Information provided:
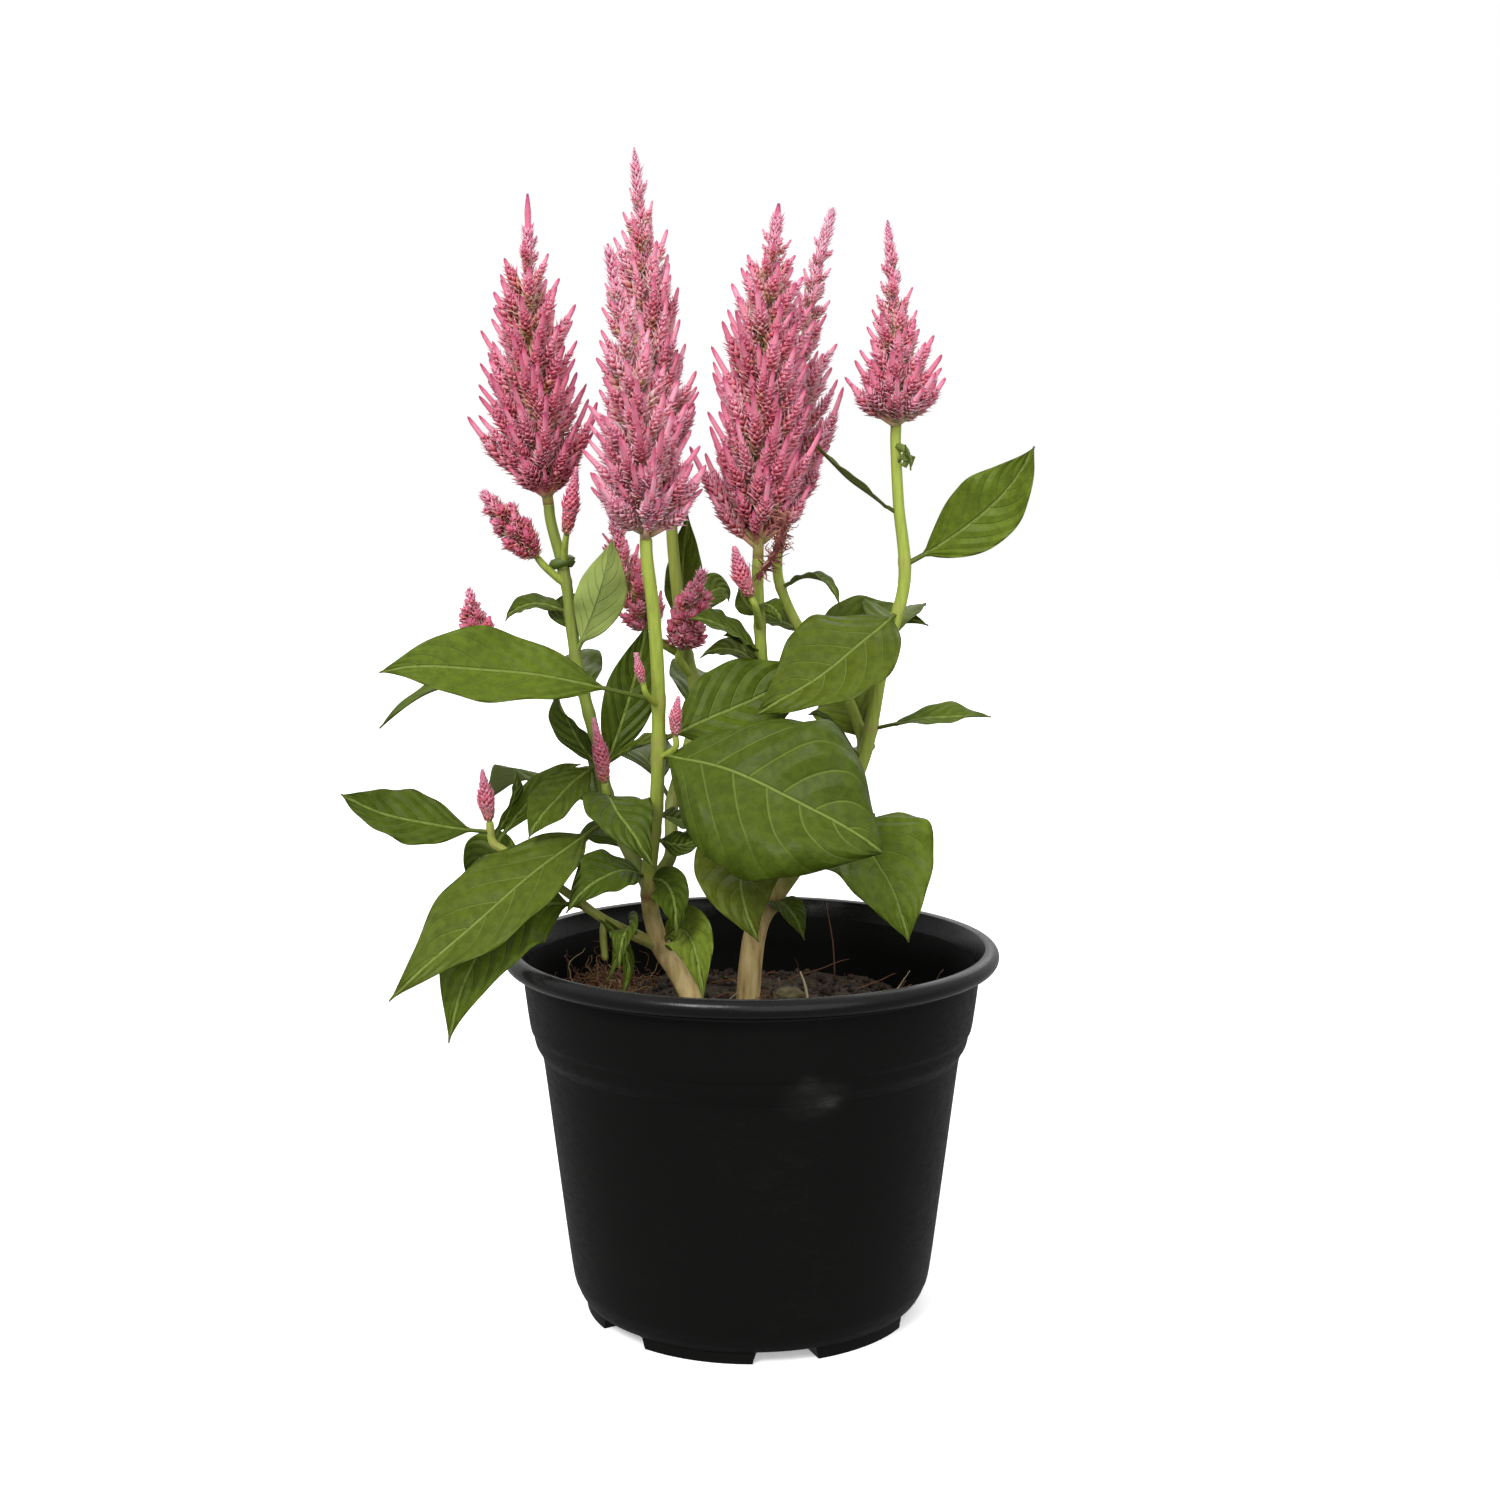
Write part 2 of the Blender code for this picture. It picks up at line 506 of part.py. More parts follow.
def foot_hollows():
    """What the foot blocks take from the soil: the blocks and all that lies outside them."""
    half = math.asin(FOOT_GAP_WIDTH / 2 / POT_OUTSIDE[0][0]) + (WALL + GAP) / POT_OUTSIDE[0][0]
    levels = [
        (SOIL_BASE / 2, FOOT_GAP_OUTER_RADIUS, half),
        (FOOT_GAP_HEIGHT + WALL + GAP, FOOT_GAP_OUTER_RADIUS, half),
    ]
    inner = FOOT_GAP_INNER_RADIUS - WALL - GAP
    return [piece("foot hollow", *sector(inner, levels, middle)) for middle in foot_gap_angles()]


def make_pot(surface):
    rim_middle = (RIM_RADIUS - RIM_ROLL, POT_HEIGHT - RIM_ROLL)
    roll = []
    for step in range(RIM_ROLL_STEPS + 1):
        turn = math.radians(RIM_ROLL_START + RIM_ROLL_SPAN * step / RIM_ROLL_STEPS)
        roll.append((rim_middle[0] + RIM_ROLL * math.cos(turn), rim_middle[1] + RIM_ROLL * math.sin(turn)))
    profile = [(0.0, 0.0)] + POT_OUTSIDE + roll + POT_INSIDE[::-1] + [(0.0, FLOOR_THICKNESS)]
    pot = piece("pot", *turned(profile, POT_SEGMENTS))
    combine(pot, foot_blocks(), "UNION", "EXACT")
    half = math.asin(FOOT_GAP_WIDTH / 2 / POT_OUTSIDE[0][0])
    levels = [
        (-WALL, FOOT_GAP_OUTER_RADIUS, half),
        (FOOT_GAP_HEIGHT, FOOT_GAP_OUTER_RADIUS, half * FOOT_GAP_TAPER),
    ]
    cutters = []
    for middle in foot_gap_angles():
        cutters.append(piece("foot gap", *sector(FOOT_GAP_INNER_RADIUS, levels, middle)))
        x = DRAIN_HOLE_PLACE * math.cos(middle)
        y = DRAIN_HOLE_PLACE * math.sin(middle)
        bottom, top = FOOT_GAP_HEIGHT / 2, FOOT_GAP_HEIGHT * 2
        hole = cylinder(x, y, bottom, top, DRAIN_HOLE_RADIUS, DRAIN_HOLE_SIDES)
        cutters.append(piece("drain hole", *hole))
    combine(pot, cutters, "DIFFERENCE", "EXACT")
    finish(pot, surface, 35)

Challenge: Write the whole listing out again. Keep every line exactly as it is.

Complete output:
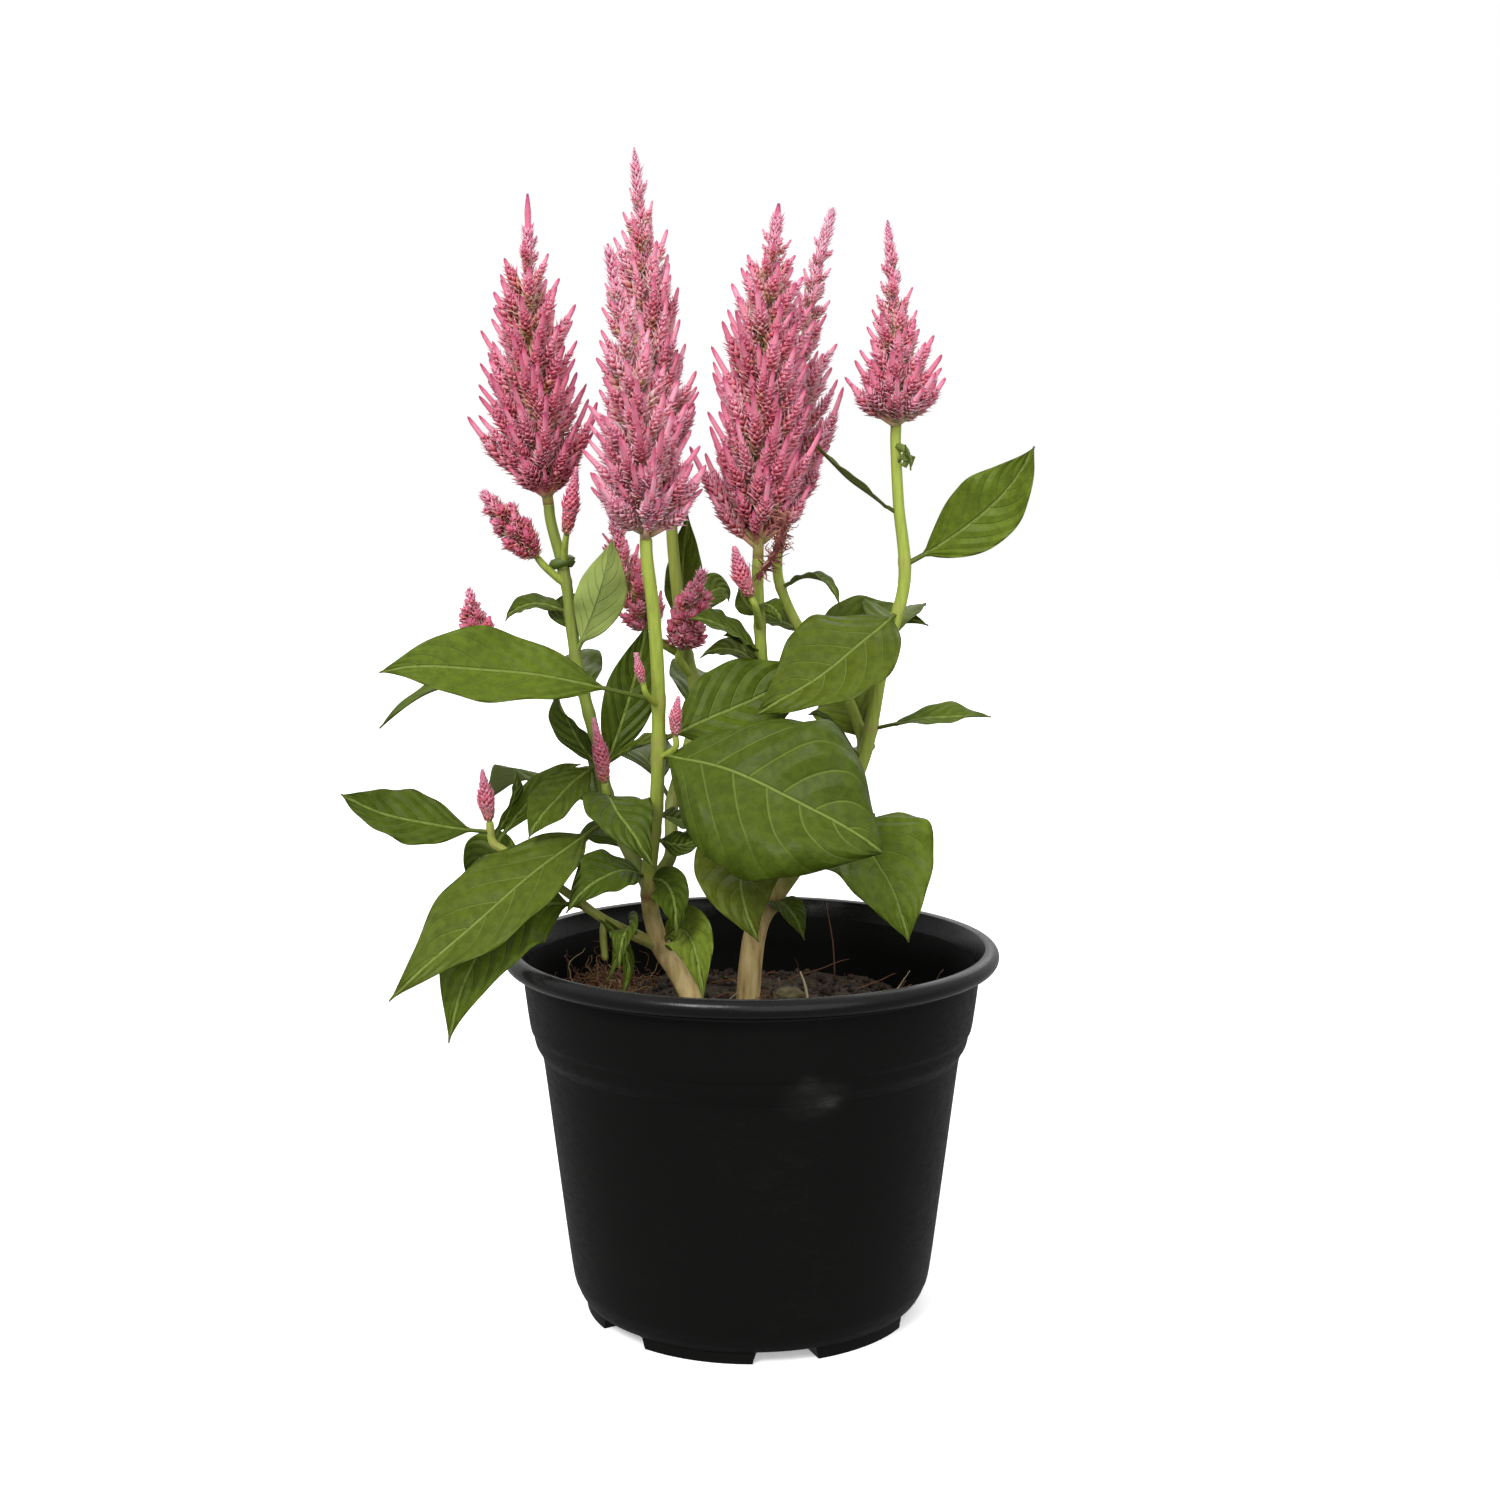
Write part 2 of the Blender code for this picture. It picks up at line 506 of part.py. More parts follow.
def foot_hollows():
    """What the foot blocks take from the soil: the blocks and all that lies outside them."""
    half = math.asin(FOOT_GAP_WIDTH / 2 / POT_OUTSIDE[0][0]) + (WALL + GAP) / POT_OUTSIDE[0][0]
    levels = [
        (SOIL_BASE / 2, FOOT_GAP_OUTER_RADIUS, half),
        (FOOT_GAP_HEIGHT + WALL + GAP, FOOT_GAP_OUTER_RADIUS, half),
    ]
    inner = FOOT_GAP_INNER_RADIUS - WALL - GAP
    return [piece("foot hollow", *sector(inner, levels, middle)) for middle in foot_gap_angles()]


def make_pot(surface):
    rim_middle = (RIM_RADIUS - RIM_ROLL, POT_HEIGHT - RIM_ROLL)
    roll = []
    for step in range(RIM_ROLL_STEPS + 1):
        turn = math.radians(RIM_ROLL_START + RIM_ROLL_SPAN * step / RIM_ROLL_STEPS)
        roll.append((rim_middle[0] + RIM_ROLL * math.cos(turn), rim_middle[1] + RIM_ROLL * math.sin(turn)))
    profile = [(0.0, 0.0)] + POT_OUTSIDE + roll + POT_INSIDE[::-1] + [(0.0, FLOOR_THICKNESS)]
    pot = piece("pot", *turned(profile, POT_SEGMENTS))
    combine(pot, foot_blocks(), "UNION", "EXACT")
    half = math.asin(FOOT_GAP_WIDTH / 2 / POT_OUTSIDE[0][0])
    levels = [
        (-WALL, FOOT_GAP_OUTER_RADIUS, half),
        (FOOT_GAP_HEIGHT, FOOT_GAP_OUTER_RADIUS, half * FOOT_GAP_TAPER),
    ]
    cutters = []
    for middle in foot_gap_angles():
        cutters.append(piece("foot gap", *sector(FOOT_GAP_INNER_RADIUS, levels, middle)))
        x = DRAIN_HOLE_PLACE * math.cos(middle)
        y = DRAIN_HOLE_PLACE * math.sin(middle)
        bottom, top = FOOT_GAP_HEIGHT / 2, FOOT_GAP_HEIGHT * 2
        hole = cylinder(x, y, bottom, top, DRAIN_HOLE_RADIUS, DRAIN_HOLE_SIDES)
        cutters.append(piece("drain hole", *hole))
    combine(pot, cutters, "DIFFERENCE", "EXACT")
    finish(pot, surface, 35)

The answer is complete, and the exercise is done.